When I got out of the train, it finally hit me I was going to be living here in this gorgeous, hilly architectural gem and I smiled like a moron as I walked to go get my papers and ID at the university. If you ever are in Zurich and walk out of the main station and walk toward the water, with the buildings dotting the landscape on the other side, rising as they follow the slope of the mountain, you’ll understand why smiling like a moron is necessary.
After that, there was a week of confusion getting data together, freaking out about not knowing what I’m going to be able to accomplish over the next 3.8 months (that’s how they described my stay at the student exchange office, so very Swiss, non?) and other technical glitches of getting a temporary life in order. I’m mellowing out though now and hopefully tomorrow I get tons of mobility and land use data, as well as census tract information for Switzerland and Germany. If I don’t get the data, no big deal, I’ll just go buy a box of wine (tetrapack-style) at Denner for 1.50 CHF and drown the pain… Cheap European mixed country-of-origin wine, my new best friend!

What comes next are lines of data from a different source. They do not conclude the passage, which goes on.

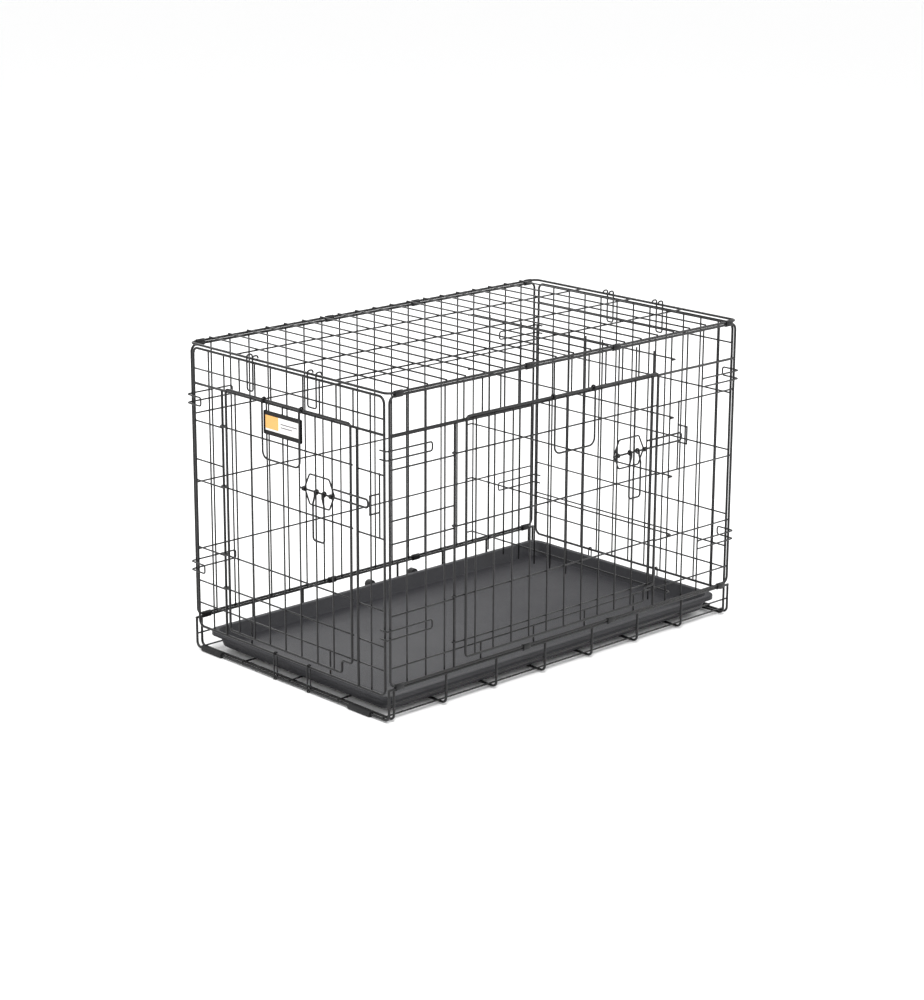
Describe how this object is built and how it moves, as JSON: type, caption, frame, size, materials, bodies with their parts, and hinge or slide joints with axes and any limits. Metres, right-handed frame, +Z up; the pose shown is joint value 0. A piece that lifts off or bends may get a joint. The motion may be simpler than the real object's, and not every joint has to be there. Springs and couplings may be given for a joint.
{
  "type": "wire dog crate",
  "caption": "Folding black wire dog crate with side and end doors, sliding bolt latches, carry handles, hinged end panels, divider and plastic floor pan.",
  "frame": {"origin": "on the floor under the middle of the crate's footprint", "axes": "+X along the length, away from the end door; +Y across, away from the side door; +Z up"},
  "size_m": [0.8027, 0.5012, 0.5232],
  "materials": {
    "wire": "satin black electro-coat",
    "thick_wire": "satin black electro-coat",
    "clip": "satin black",
    "rubber": "matt",
    "pan": "leather-grained polypropylene",
    "plate": "printed card"
  },
  "bodies": {
    "crate": {"floor_panel": "thick_wire", "foot_sleeves": "rubber", "pan_clips": "clip", "front_wall_frame": "thick_wire", "front_wall_grid": "wire", "back_wall_frame": "thick_wire", "back_wall_grid": "wire", "top_frame": "thick_wire", "top_grid": "wire", "top_clips_front": "clip", "top_clips_back": "clip", "floor_clips_front": "clip", "floor_clips_back": "clip", "corner_hooks_near_front": "wire", "corner_hooks_near_back": "wire", "corner_hooks_far_front": "wire", "corner_hooks_far_back": "wire", "near_top_hooks": "wire", "far_top_hooks": "wire", "near_bottom_links": "wire", "far_bottom_links": "wire", "side_keeper": "wire"},
    "pan": {"pan": "pan"},
    "near_end": {"near_end_frame": "thick_wire", "near_end_grid": "wire", "end_keeper": "wire"},
    "far_end": {"far_end_frame": "thick_wire", "far_end_grid": "wire"},
    "side_door": {"side_door_frame": "thick_wire", "side_door_grid": "wire", "side_latch_plate": "wire"},
    "side_bolt": {"side_bolt": "thick_wire"},
    "side_loop": {"side_latch_loop": "thick_wire"},
    "side_handle": {"side_carry_handle": "thick_wire"},
    "end_door": {"end_door_frame": "thick_wire", "end_door_grid": "wire", "end_latch_plate": "wire", "name_plate": "plate"},
    "end_bolt": {"end_bolt": "thick_wire"},
    "end_loop": {"end_latch_loop": "thick_wire"},
    "end_handle": {"end_carry_handle": "thick_wire"},
    "divider": {"divider_frame": "thick_wire", "divider_grid": "wire"}
  },
  "joints": [
    {"name": "near_end_fold", "type": "hinge", "parent": "crate", "child": "near_end", "pos_m": [-0.389, 0, 0.043], "axis": [0, -1, 0], "range_deg": [-88, 0]},
    {"name": "far_end_fold", "type": "hinge", "parent": "crate", "child": "far_end", "pos_m": [0.389, 0, 0.043], "axis": [0, 1, 0], "range_deg": [-14, 0]},
    {"name": "side_door_swing", "type": "hinge", "parent": "crate", "child": "side_door", "pos_m": [-0.254, -0.237, 0.26], "axis": [0, 0, -1], "range_deg": [0, 130]},
    {"name": "end_door_swing", "type": "hinge", "parent": "near_end", "child": "end_door", "pos_m": [-0.389, 0.157, 0.26], "axis": [0, 0, -1], "range_deg": [0, 130]},
    {"name": "side_bolt_slide", "type": "slide", "parent": "side_door", "child": "side_bolt", "axis": [1, 0, 0], "range_m": [0, 0.012]},
    {"name": "end_bolt_slide", "type": "slide", "parent": "end_door", "child": "end_bolt", "axis": [0, -1, 0], "range_m": [0, 0.012]},
    {"name": "side_loop_lift", "type": "hinge", "parent": "side_bolt", "child": "side_loop", "pos_m": [0.13, -0.25, 0.338], "axis": [-1, 0, 0], "range_deg": [0, 100]},
    {"name": "end_loop_lift", "type": "hinge", "parent": "end_bolt", "child": "end_loop", "pos_m": [-0.402, -0.096, 0.338], "axis": [0, 1, 0], "range_deg": [0, 100]},
    {"name": "side_handle_swing", "type": "hinge", "parent": "side_door", "child": "side_handle", "pos_m": [-0.005, -0.24375, 0.458], "axis": [-1, 0, 0], "range_deg": [0, 100]},
    {"name": "end_handle_swing", "type": "hinge", "parent": "end_door", "child": "end_handle", "pos_m": [-0.39575, -0.001, 0.458], "axis": [0, 1, 0], "range_deg": [0, 100]},
    {"name": "divider_unhook", "type": "slide", "parent": "crate", "child": "divider", "axis": [1, 0, 0], "range_m": [0, 0.012]},
    {"name": "pan_lift", "type": "slide", "parent": "crate", "child": "pan", "axis": [0, 0, 1], "range_m": [0, 0.012]}
  ]
}
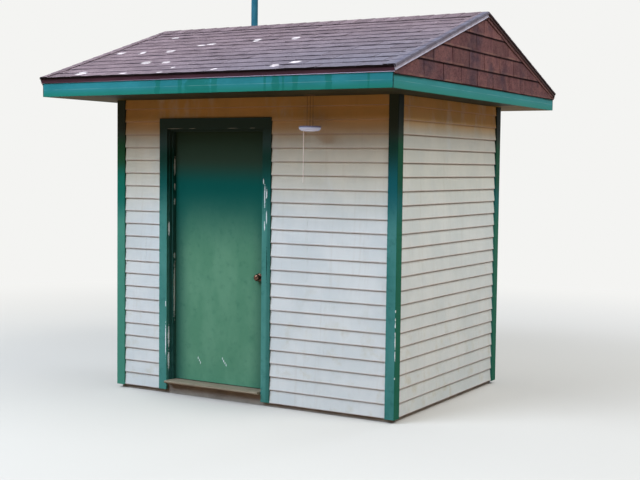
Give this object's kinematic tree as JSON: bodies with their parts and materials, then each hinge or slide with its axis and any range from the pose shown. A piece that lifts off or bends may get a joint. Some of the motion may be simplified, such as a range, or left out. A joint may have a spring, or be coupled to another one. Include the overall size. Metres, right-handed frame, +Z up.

The campus where I work is a satellite campus of ETH, a few kilometers away from the main city, so as I walk to school in the morning I have the sweet aroma of horse manure wafting from the farms to keep me company; the campus itself is Zuper modern and very high tech – I’ll see if I can post a video, but at the cafeteria, there’s a floating conveyor belt to collect your tray at the end of the meal, très cool! There’s also a crazy old dude at the residence I live at, but I’ll save that for another post… Suffice it to say he has hundreds of glass jars put aside because he told me he in broken English that he makes marmalade – he used the word marmalade about 40 times in the span of 5 minutes explaining this to me… he was also in his underwear at the time… yummy.
Yes, that’s it for now. I’m going to post some pics and comment a bit when I have more time. And on that note, data analysis awaits! Yay!